The state can't wall in its citizens

President Zeman's statement that the borders could remain closed for over a year has sparked a lively debate in the Czech Republic. Lidové noviny calls for a reversal:

“At the beginning of the crisis, when the virus was introduced from Italy or Austria, closing the border was logical and understandable for national self-protection. But as time passes it's proving to be untenable. In the long run you can't fence off countries with barbed wire - and not just because of separated families, students or commuters abroad. ... The Czech Republic can't simply deprive its citizens of the right to leave their country. Another issue is those who are interested in tourism in the summer.
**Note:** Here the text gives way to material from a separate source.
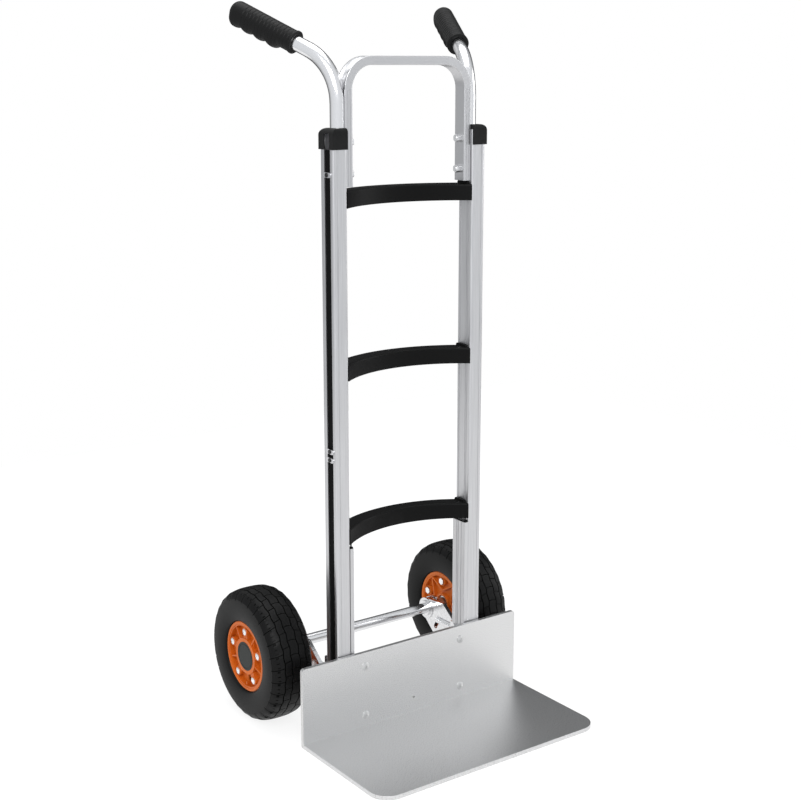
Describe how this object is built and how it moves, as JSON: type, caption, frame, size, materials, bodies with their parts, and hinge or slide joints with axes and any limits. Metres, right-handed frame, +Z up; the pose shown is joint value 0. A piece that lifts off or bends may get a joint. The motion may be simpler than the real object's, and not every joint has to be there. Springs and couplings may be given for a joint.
{
  "type": "hand truck",
  "caption": "Upright two-wheeled hand truck: bent toe plate, slotted rails, bowed rungs, top loop, swept rear handles with finger grips, pneumatic tyres on split rims.",
  "frame": {"origin": "underside of the toe plate, straight below its load face and half way across the truck, at floor level with the truck standing upright", "axes": "+Z up along the rails, +X to the right seen from the front, +Y to the back, towards the wheels and handles"},
  "size_m": [0.568, 0.562, 1.3573],
  "materials": {
    "toe_plate_aluminium": "satin, grainy",
    "rail_aluminium": "satin, extruded",
    "loop_aluminium": "satin, extruded",
    "tube_aluminium": "polished",
    "cast_aluminium": "bright, die cast",
    "bright_steel": "bright zinc",
    "zinc_steel": "zinc plated",
    "axle_steel": "ground",
    "black_steel": "black oxide",
    "black_strip": "matt",
    "rung_black": "satin, moulded",
    "cap_black": "matt, moulded",
    "grip_black": "satin, moulded",
    "tyre_rubber": "matt",
    "inner_tube_rubber": "matt",
    "valve_rubber": "matt",
    "rim_orange": "satin, moulded",
    "hub_cap_black": "satin"
  },
  "bodies": {
    "frame": {"toe_plate": "toe_plate_aluminium", "toe_plate_bolts": "bright_steel", "toe_plate_nuts": "zinc_steel", "left_rail": "rail_aluminium", "left_rail_liner": "rail_aluminium", "right_rail": "rail_aluminium", "right_rail_liner": "rail_aluminium", "left_slot_strip": "black_strip", "right_slot_strip": "black_strip", "slot_clips": "zinc_steel", "slot_clip_screws": "black_steel", "lower_rung": "rung_black", "middle_rung": "rung_black", "upper_rung": "rung_black", "rung_bolts": "zinc_steel", "top_loop": "loop_aluminium", "loop_bolts": "bright_steel", "loop_nuts": "bright_steel", "left_rail_cap": "cap_black", "right_rail_cap": "cap_black", "left_handle_tube": "tube_aluminium", "right_handle_tube": "tube_aluminium", "left_grip": "grip_black", "right_grip": "grip_black", "left_bracket": "cast_aluminium", "right_bracket": "cast_aluminium", "bracket_bolts": "zinc_steel", "bracket_nuts": "zinc_steel", "axle": "axle_steel", "axle_sleeve": "tube_aluminium", "left_wheel_spacer": "zinc_steel", "right_wheel_spacer": "zinc_steel", "axle_washers": "zinc_steel", "axle_clips": "zinc_steel"},
    "left_wheel": {"left_tyre": "tyre_rubber", "left_inner_tube": "inner_tube_rubber", "left_rim_outer": "rim_orange", "left_rim_inner": "rim_orange", "left_rim_bolts": "bright_steel", "left_rim_nuts": "bright_steel", "left_valve": "valve_rubber", "left_bearings": "zinc_steel", "left_bearing_spacer": "zinc_steel", "left_hub_cap": "hub_cap_black"},
    "right_wheel": {"right_tyre": "tyre_rubber", "right_inner_tube": "inner_tube_rubber", "right_rim_outer": "rim_orange", "right_rim_inner": "rim_orange", "right_rim_bolts": "bright_steel", "right_rim_nuts": "bright_steel", "right_valve": "valve_rubber", "right_bearings": "zinc_steel", "right_bearing_spacer": "zinc_steel", "right_hub_cap": "hub_cap_black"}
  },
  "joints": [
    {"name": "left_wheel_spin", "type": "hinge", "parent": "frame", "child": "left_wheel", "pos_m": [-0.239, 0.176, 0.13], "axis": [1, 0, 0], "continuous": true},
    {"name": "right_wheel_spin", "type": "hinge", "parent": "frame", "child": "right_wheel", "pos_m": [0.239, 0.176, 0.13], "axis": [1, 0, 0], "continuous": true}
  ]
}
And who will be able to afford it.”

Dagens Nyheter (SE) /

Restrictions must be proportionate

All Europe's leaders must take into account the instructions for maintaining democratic principles put out by the Council of Europe last week, Dagens Nyheter urges:

“Sweden should also take a good look at the Council of Europe's guidelines. The demand for proportionality, i.e. appropriateness of the measures, applies to all restrictions imposed in a country that respects democracy, human rights and freedom. So there should be a time limit on bans of meetings of more than 50 people. It doesn't make sense for such a ban to be applied unconditionally in Sweden.”

Mérce (HU) /

Joint responsibility instead of a police state

State restrictions that do not respect citizens as rational individuals can end in authoritarianism, warns Mérce:

“A disproportionate use of force can destroy social solidarity and trust. This attitude was reflected in the indignation of certain Italian mayors when many citizens began going jogging outside. ... We can expect people to behave like responsible citizens instead of trying to get around the lockdown restrictions. But we can also expect those in power to regard them as such. ... As long as we can't recognise both the legitimacy of the right to physical exercise and the legitimacy of fear of the virus we leave the door open for authoritarianism.”